The death of a loved one is oftentimes a tragic and painful experience. Only those who have sufficiently prepared for the departure of a beloved can smoothly bid the pain away and transform the disappointment into something positive. However, even most of them cannot move on instantaneously. We believe that there has to be time and space for healing to operate. A wound so deep must be allowed to mend itself naturally, be that amidst a flood of tears every now and then. This is why funeral services are important: it has to take care of everything else but the pain.
Worry about what needs to be worried about
We believe that the ones left behind should mourn for the passing away of their dearly departed. A few days in from that fateful moment, they should be crying, recalling special memories about their family or friend, and sharing stories. They should be paying their respects to the dead, and comforting one another. They should not be distracted by minute and standard matters.
For example, they should not worry about where to hold the wake, or what food to serve during the same, or what flowers to display. They should not be guessing what their loved one would have wanted for his or her clothes, casket or perfume. They should not be thinking of what the theme of the wake should be – whether solemn or festive (as there are those who include merry-making wishes in their wills and testaments). These are matters best left to someone who does not need to grieve, but who understands those who do. We believe that funeral services should not be a concern for someone who has lost a loved one.

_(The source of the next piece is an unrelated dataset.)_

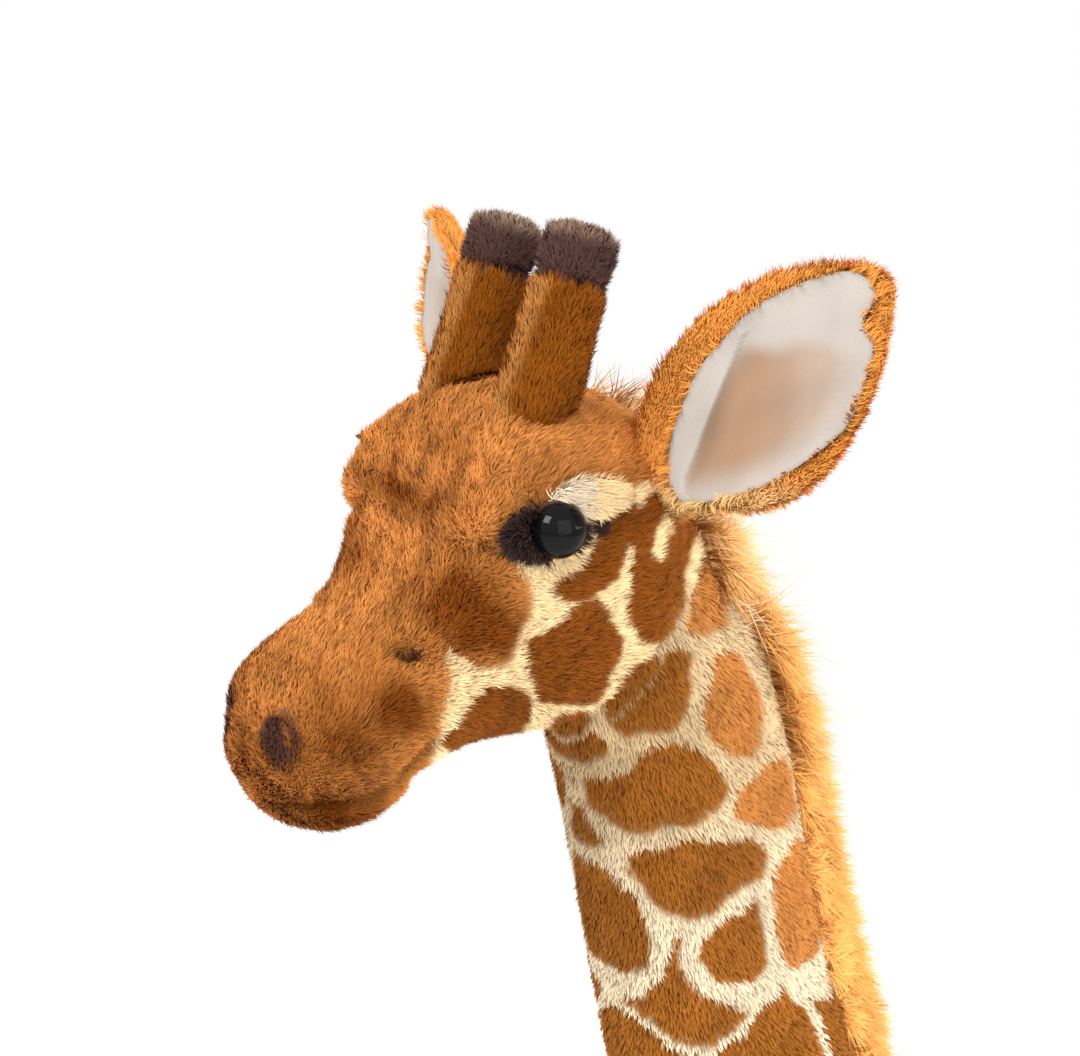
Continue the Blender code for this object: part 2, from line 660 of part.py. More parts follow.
def build_eye(side, head):
    pivot = HEAD_DATUM + Vector(NECK_TOP_PLACE)
    where = eye_place(side)
    facing = mirrored(EYE_FACING, side).normalized()
    name = side_name(side)
    eye = turned("eye_" + name, eye_profile(0), "eye_gloss", where, facing, EYE_SIDES)
    room = turned("eye_room_" + name, eye_profile(WIRE_GAP), None, where, facing, EYE_SIDES)

    def washer_body(label, slot, grow, hole):
        front = -WASHER_DEPTH + grow
        rear = -WASHER_DEPTH - WASHER_THICKNESS - grow
        across = facing.cross(Z_AXIS).normalized()
        depth = facing.cross(across)
        rings = [ring(where + facing * out, across, depth, WASHER_RADIUS + grow, WASHER_RADIUS + grow,
                      EYE_SIDES) for out in (front, rear)]
        body = solid(label, rings, slot, where)
        if hole:
            cut(body, hole)
        return body

    hole = turned("stem_hole_" + name, [(0, 0), (STEM_RADIUS + WIRE_GAP, 0),
                                        (STEM_RADIUS + WIRE_GAP, -STEM_LENGTH), (0, -STEM_LENGTH)],
                  None, where, facing, EYE_SIDES)
    washer = washer_body("eye_washer_" + name, "washer_plastic", 0, hole)
    stem_room = turned("stem_room_" + name, [(0, 0), (STEM_RADIUS + WIRE_GAP, 0),
                                             (STEM_RADIUS + WIRE_GAP, -STEM_LENGTH - WIRE_GAP),
                                             (0, -STEM_LENGTH - WIRE_GAP)],
                       None, where, facing, EYE_SIDES)
    cut(head, room, stem_room, washer_body("washer_room_" + name, None, WIRE_GAP, None))
    middle = where + mirrored((0, -PATCH_SHIFT[0], PATCH_SHIFT[1]), side)
    patch = pad("eye_patch_" + name, middle, facing, PATCH_SIZE, PATCH_THICKNESS, "dark_plush", pivot)
    cut(patch, stem_room, room)
    patch_room = pad("patch_room_" + name, middle, facing, PATCH_SIZE, PATCH_THICKNESS, None, pivot,
                     grow=SEAM_GAP)
    middle = where + mirrored((0, -LID_SHIFT[0], LID_SHIFT[1]), side)
    lid = pad("eyelid_" + name, middle, facing, LID_SIZE, LID_THICKNESS, "cream_plush", pivot)
    cut(lid, patch_room, room)
    return [eye, washer, patch, lid]


def build_nostril(side):
    pivot = HEAD_DATUM + Vector(NECK_TOP_PLACE)
    place = skin_point(NOSTRIL_AIM, NOSTRIL_FACING, side)
    return pad("nostril_" + side_name(side), place, mirrored(NOSTRIL_FACING, side), NOSTRIL_SIZE,
               NOSTRIL_THICKNESS, "dark_plush", pivot)


def build_horn(side, head_shape):
    pivot = HEAD_DATUM + Vector(NECK_TOP_PLACE)
    foot = on_head(HORN_FOOT, side)
    top = on_head(HORN_TOP, side)
    up = (top - foot).normalized()
    across = Y_AXIS.cross(up).normalized()
    depth = up.cross(across)
    tube = (top - foot).length - HORN_CAP_LENGTH

    def stack(base, length, shares):
        return [ring(base + up * (share * length), across, depth, size * HORN_RADIUS, size * HORN_RADIUS,
                     HORN_SIDES) for share, size in shares]

    horn = solid("horn_" + side_name(side), stack(foot, tube - SEAM_GAP, HORN_RADIUS_SHARES), "horn_plush",
                 pivot)
    cut(horn, head_shape)
    cap = solid("horn_cap_" + side_name(side), stack(foot + up * tube, HORN_CAP_LENGTH, HORN_CAP_SHARES),
                "dark_plush", pivot, end=top)
    return [horn, cap]


def ear_frame(side):
    along = mirrored(EAR_POINTING, side).normalized()
    face = mirrored(EAR_FACING, side)
    face = (face - along * face.dot(along)).normalized()
    return along, face, along.cross(face)


def ear_rows(count):
    rows = np.array(smooth_rows(EAR_SECTION_SHARES, CURVE_SAMPLES))
    places = np.linspace(0, EAR_SECTION_SHARES[-1][0], count)
    return [(place, *[np.interp(place, rows[:, 0], rows[:, k]) for k in (1, 2, 3, 4)])
            for place in places]


def build_ear(side, head):
    pivot = on_head(EAR_PIVOT, side)
    along, face, across = ear_frame(side)
    name = side_name(side)
    rings = dome(pivot, along, across, face, EAR_KNUCKLE, EAR_KNUCKLE_WIDTH, EAR_SIDES)
    for place, half, cup, thick, sweep in ear_rows(EAR_RINGS):
        centre = pivot + along * (place * EAR_LENGTH) + across * (side * sweep * EAR_SWEEP)
        outline = []
        for index in range(EAR_SIDES):
            angle = 2 * math.pi * index / EAR_SIDES
            wide = half * EAR_WIDTH * math.cos(angle)
            deep = cup * EAR_CUP * math.cos(angle) ** 2 + thick * EAR_THICKNESS / 2 * math.sin(angle)
            outline.append(centre + across * wide + face * deep)
        rings.append(outline)
    shell = solid("ear_shell_" + name, rings, "spotted_plush", pivot,
                  start=pivot - along * EAR_KNUCKLE, end=centre + along * (EAR_LENGTH * EAR_TIP_SHARE))
    cut(head, seat("ear_seat_" + name, pivot, along, across, EAR_KNUCKLE, EAR_KNUCKLE_WIDTH,
                   EAR_SWING, EAR_KNUCKLE * SEAT_REACH_SHARE, EAR_SEAT_FLARE_SHARE, EAR_SIDES))
    rings = []
    rows = np.array(ear_rows(CURVE_SAMPLES))
    for place in np.linspace(*LINING_SPAN_SHARES, LINING_RINGS):
        half, cup, thick, sweep = [np.interp(place, rows[:, 0], rows[:, k]) for k in (1, 2, 3, 4)]
        centre = pivot + along * (place * EAR_LENGTH) + across * (side * sweep * EAR_SWEEP)
        outline = []
        for index in range(EAR_SIDES):
            angle = 2 * math.pi * index / EAR_SIDES
            share = LINING_WIDTH_SHARE * math.cos(angle)
            floor = cup * EAR_CUP * share ** 2 + thick * EAR_THICKNESS / 2 * math.sqrt(1 - share ** 2)
            deep = floor + SEAM_GAP + LINING_THICKNESS / 2 * (1 + math.sin(angle))
            outline.append(centre + across * (share * half * EAR_WIDTH) + face * deep)
        rings.append(outline)
    lining = solid("ear_lining_" + name, rings, "ear_lining", pivot)
    return [shell, lining]


def torso_height(share):
    return TORSO_BELLY + share * TORSO_DEPTH


def build_torso():
    rings = []
    for along, top, bottom, half in smooth_rows(TORSO_SECTION_SHARES, TORSO_RINGS):
        centre = Vector((0, TORSO_FRONT + along * TORSO_LENGTH, torso_height((top + bottom) / 2)))
        rings.append(ring(centre, X_AXIS, Z_AXIS, half * TORSO_WIDTH, (top - bottom) / 2 * TORSO_DEPTH,
                          TORSO_POINTS, TORSO_POWER_SHARE))
    chest = sum(rings[0], Vector()) / TORSO_POINTS
    rump = sum(rings[-1], Vector()) / TORSO_POINTS
    chest.y = TORSO_FRONT
    rump.y = TORSO_FRONT + TORSO_LENGTH
    torso = solid("torso", rings, "spotted_plush", (0, 0, 0), start=chest, end=rump)
    foot, _ = neck_line(0)
    cut(torso, seat("neck_seat", foot, neck_up(0), X_AXIS, NECK_FOOT_RADIUS,
                    NECK_FOOT_RADIUS * NECK_FOOT_WIDTH_SHARE, NECK_SWING,
                    NECK_FOOT_RADIUS * SEAT_REACH_SHARE, NECK_SEAT_FLARE_SHARE, NECK_SIDES))
    return torso


def build_leg(label, side, hip_y, hip_radius, shares, torso):
    name = label + "_" + side_name(side)
    hip = Vector((side * HIP_SPREAD, hip_y, HIP_HEIGHT))
    down = -Z_AXIS
    rings = dome(hip, down, X_AXIS, Y_AXIS, hip_radius, HIP_HALF_WIDTH, LEG_SIDES)
    for share, deep, wide, back in smooth_rows(shares, LEG_RINGS):
        centre = hip + down * (share * HIP_HEIGHT) + Y_AXIS * (back * hip_radius)
        rings.append(ring(centre, X_AXIS, Y_AXIS, wide * HIP_HALF_WIDTH, deep * hip_radius, LEG_SIDES))
    ankle = hip + Y_AXIS * (shares[-1][3] * hip_radius)
    ankle.z = HOOF_HEIGHT + SEAM_GAP
    last = ring(ankle, X_AXIS, Y_AXIS, shares[-1][2] * HIP_HALF_WIDTH, shares[-1][1] * hip_radius, LEG_SIDES)
    leg = solid("leg_" + name, rings + [last], "spotted_plush", hip, start=hip + Z_AXIS * hip_radius)
    cut(torso, seat("hip_seat_" + name, hip, down, X_AXIS, hip_radius, HIP_HALF_WIDTH, 0,
                    hip_radius * SEAT_REACH_SHARE, LIMB_SEAT_FLARE_SHARE, LEG_SIDES))

    rings = []
    for up, size, toe in HOOF_SECTION_SHARES:
        low = SOLE_THICKNESS + SEAM_GAP
        centre = Vector((ankle.x, ankle.y - toe * HOOF_TOE, low + up * (HOOF_HEIGHT - low)))
        rings.append(ring(centre, X_AXIS, Y_AXIS, size * HOOF_RADIUS,
                          size * HOOF_RADIUS + toe * HOOF_TOE, LEG_SIDES))
    hoof = solid("hoof_" + name, rings, "hoof_suede", hip)
    rings = []
    for height in (0, SOLE_THICKNESS):
        centre = Vector((ankle.x, ankle.y - HOOF_TOE, height))
        rings.append(ring(centre, X_AXIS, Y_AXIS, HOOF_RADIUS * SOLE_RADIUS_SHARE,
                          (HOOF_RADIUS + HOOF_TOE) * SOLE_RADIUS_SHARE, LEG_SIDES))
    sole = solid("sole_" + name, rings, "sole_felt", hip)

    def rod_body(title, slot, grow):
        places = [Vector((ankle.x, ankle.y, z)) for z in (ROD_FOOT - grow, ROD_TOP + grow)]
        return solid(title, [ring(p, X_AXIS, Y_AXIS, ROD_RADIUS + grow, ROD_RADIUS + grow, ROD_SIDES)
                             for p in places], slot, hip)

    rod = rod_body("leg_rod_" + name, "armature_steel", 0)
    room = rod_body("rod_room_" + name, None, WIRE_GAP)
    cut(leg, room)
    cut(hoof, room)
    return [leg, hoof, sole, rod]


def build_tail(torso):
    pivot = Vector(TAIL_PIVOT)
    down = -Z_AXIS
    rings = dome(pivot, down, X_AXIS, Y_AXIS, TAIL_KNUCKLE, TAIL_KNUCKLE, TAIL_SIDES)
    for share, back, size in smooth_rows(TAIL_SECTION_SHARES, TAIL_RINGS):
        centre = pivot + down * (share * TAIL_LENGTH) + Y_AXIS * (back * TAIL_SET_BACK)
        rings.append(ring(centre, X_AXIS, Y_AXIS, size * TAIL_RADIUS, size * TAIL_RADIUS, TAIL_SIDES))
    tail = solid("tail", rings, "spotted_plush", pivot, start=pivot + Z_AXIS * TAIL_KNUCKLE)
    end = pivot + down * (TAIL_LENGTH + SEAM_GAP) + Y_AXIS * (TAIL_SECTION_SHARES[-1][1] * TAIL_SET_BACK)
    rings = [ring(end + down * (share * TUFT_LENGTH), X_AXIS, Y_AXIS, size * TUFT_RADIUS, size * TUFT_RADIUS,
                  TAIL_SIDES) for share, size in TUFT_SECTION_SHARES]
    tuft = solid("tail_tuft", rings, "dark_plush", pivot, end=end + down * TUFT_LENGTH)
    cut(torso, seat("tail_seat", pivot, down, X_AXIS, TAIL_KNUCKLE, TAIL_KNUCKLE, TAIL_SWING,
                    TAIL_KNUCKLE * SEAT_REACH_SHARE, LIMB_SEAT_FLARE_SHARE, TAIL_SIDES))
    return [tail, tuft]


def centre_on_floor(pieces):
    """Moves the whole giraffe so that its box is centred over the origin and stands on the floor."""
    bpy.context.view_layer.update()
    graph = bpy.context.evaluated_depsgraph_get()
    corners = []
    for piece in pieces:
        shown = piece.evaluated_get(graph)
        mesh = shown.to_mesh()
        places = np.empty(len(mesh.vertices) * 3, dtype=np.float32)
        mesh.vertices.foreach_get("co", places)
        corners.append(places.reshape(-1, 3) + np.array(piece.matrix_world.translation))
        shown.to_mesh_clear()
    points = np.vstack(corners)
    low = points.min(axis=0)
    high = points.max(axis=0)
    shift = Vector((-(low[0] + high[0]) / 2, -(low[1] + high[1]) / 2, -low[2]))
    for item in bpy.data.objects:
        item.location = item.location + shift
    return shift


def main():
    clear_scene()
    neck, wire = build_neck()
    head, head_shape = build_head()
    pieces = [neck, wire, build_mane(), head, build_jaw(head_shape)]
    for side in (1, -1):
        pieces += build_eye(side, head)
        pieces.append(build_nostril(side))
        pieces += build_horn(side, head_shape)
        pieces += build_ear(side, head)
    torso = build_torso()
    pieces.append(torso)
    for side in (1, -1):
        pieces += build_leg("front", side, FRONT_HIP, FRONT_HIP_RADIUS, LEG_FRONT_SHARES, torso)
        pieces += build_leg("rear", side, REAR_HIP, REAR_HIP_RADIUS, LEG_REAR_SHARES, torso)
    pieces += build_tail(torso)
    shift = centre_on_floor(pieces)
    print("moved by", [round(v, 6) for v in shift])
    for label, place in (("neck_bend", neck_line(0)[0]), ("head_nod", neck_line(1)[0]),
                         ("ear_left_flex", on_head(EAR_PIVOT)),
                         ("front_left_hip", Vector((HIP_SPREAD, FRONT_HIP, HIP_HEIGHT))),
                         ("rear_left_hip", Vector((HIP_SPREAD, REAR_HIP, HIP_HEIGHT))),
                         ("tail_swing", Vector(TAIL_PIVOT)), ("eye", eye_place(1))):
        print(label, [round(v, 6) for v in place + shift])
    print("ear axis", [round(v, 6) for v in ear_frame(1)[2]])


main()
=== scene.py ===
"""Looks of the standing plush giraffe: skins, fur, eyes, ear linings, mane, tail hair and hooves."""

import math

import bpy
import numpy as np
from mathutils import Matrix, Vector
from mathutils.bvhtree import BVHTree


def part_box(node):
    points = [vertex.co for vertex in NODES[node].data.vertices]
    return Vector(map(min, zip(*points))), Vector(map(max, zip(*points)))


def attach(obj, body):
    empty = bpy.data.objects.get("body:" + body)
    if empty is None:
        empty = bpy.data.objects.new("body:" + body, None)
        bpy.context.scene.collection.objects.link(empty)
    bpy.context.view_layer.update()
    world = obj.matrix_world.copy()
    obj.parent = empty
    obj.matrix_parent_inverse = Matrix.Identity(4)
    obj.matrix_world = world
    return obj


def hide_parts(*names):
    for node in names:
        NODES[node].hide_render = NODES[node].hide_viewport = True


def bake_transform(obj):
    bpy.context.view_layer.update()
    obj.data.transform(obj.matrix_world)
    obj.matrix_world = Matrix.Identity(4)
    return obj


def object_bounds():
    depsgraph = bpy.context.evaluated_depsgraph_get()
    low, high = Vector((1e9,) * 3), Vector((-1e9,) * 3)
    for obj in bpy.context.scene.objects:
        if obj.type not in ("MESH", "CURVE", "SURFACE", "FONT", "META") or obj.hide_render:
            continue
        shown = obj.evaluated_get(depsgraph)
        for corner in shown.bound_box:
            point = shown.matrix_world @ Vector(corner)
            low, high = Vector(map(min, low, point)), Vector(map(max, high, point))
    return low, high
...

A good funeral services provider will make sure that everything runs as smoothly as possible – from the passing away until interment or cremation. For our part, if you so wish, we can handle the movement of the body to the mortuary, the embalming process and the transportation of the body to the place of the wake. We will arrange the room according to your wishes, if any. If you love pink or orange, or both, we will more than gladly find chrysanthemums, asters, tulips or carnations for you. If you wish to have a festive mood during the wake – because we know that you do not want anyone crying or getting sad because of you – we’d be more than willing to comply. We know that all your wishes are meant not just for you, but even more, for the ones you hold dear.
A place and time to cry
Even Greek mythology and classical history tells us of truces in times of war. During these brief periods, arms are leveled, hostilities cease and everyone is given the time to mourn and honor their dead. Were there no such periods, the battlefield would be littered with unidentifiable corpses, the soil watered with blood, and the warriors consumed by pointless bloodlust.
The same runs true for death in this age; it justifies crying and provides a place and time for it. Although there is no war (and hopefully there will be no more), the passing away of a person calls for a pause and a time to reflect. Families, friends and loved ones are beckoned to gather in a particular room, with the remains of their dearly departed, and to spend time together. Prayers are offered, songs are sung, and realizations are made. In the busy and fast-paced age that the world finds itself in today, the death of someone slows everything down to the pace of reality and mortality. The ones left behind learn that not everything lasts in this world.
Let the rain fall
Many of life’s realizations are made on occasion of death. The one who knows that he/she has to go realizes what life really means in his/her waning days. Those who know that they will be left behind, or those who have just been left behind, realize the same thing. Oftentimes, they’ll learn it after the fact. We know, thus, how important funeral services are. It must be delivered at the best possible level to accord respect, dignity and honor to the person who has died, and spare those left behind from useless worries, so they can focus on their contemplation.
This is why funeral services are important. They provide the loved ones left behind the place and time to mourn. With every memory recalled, with every teardrop that falls, the closer they find peace and the courage to let go.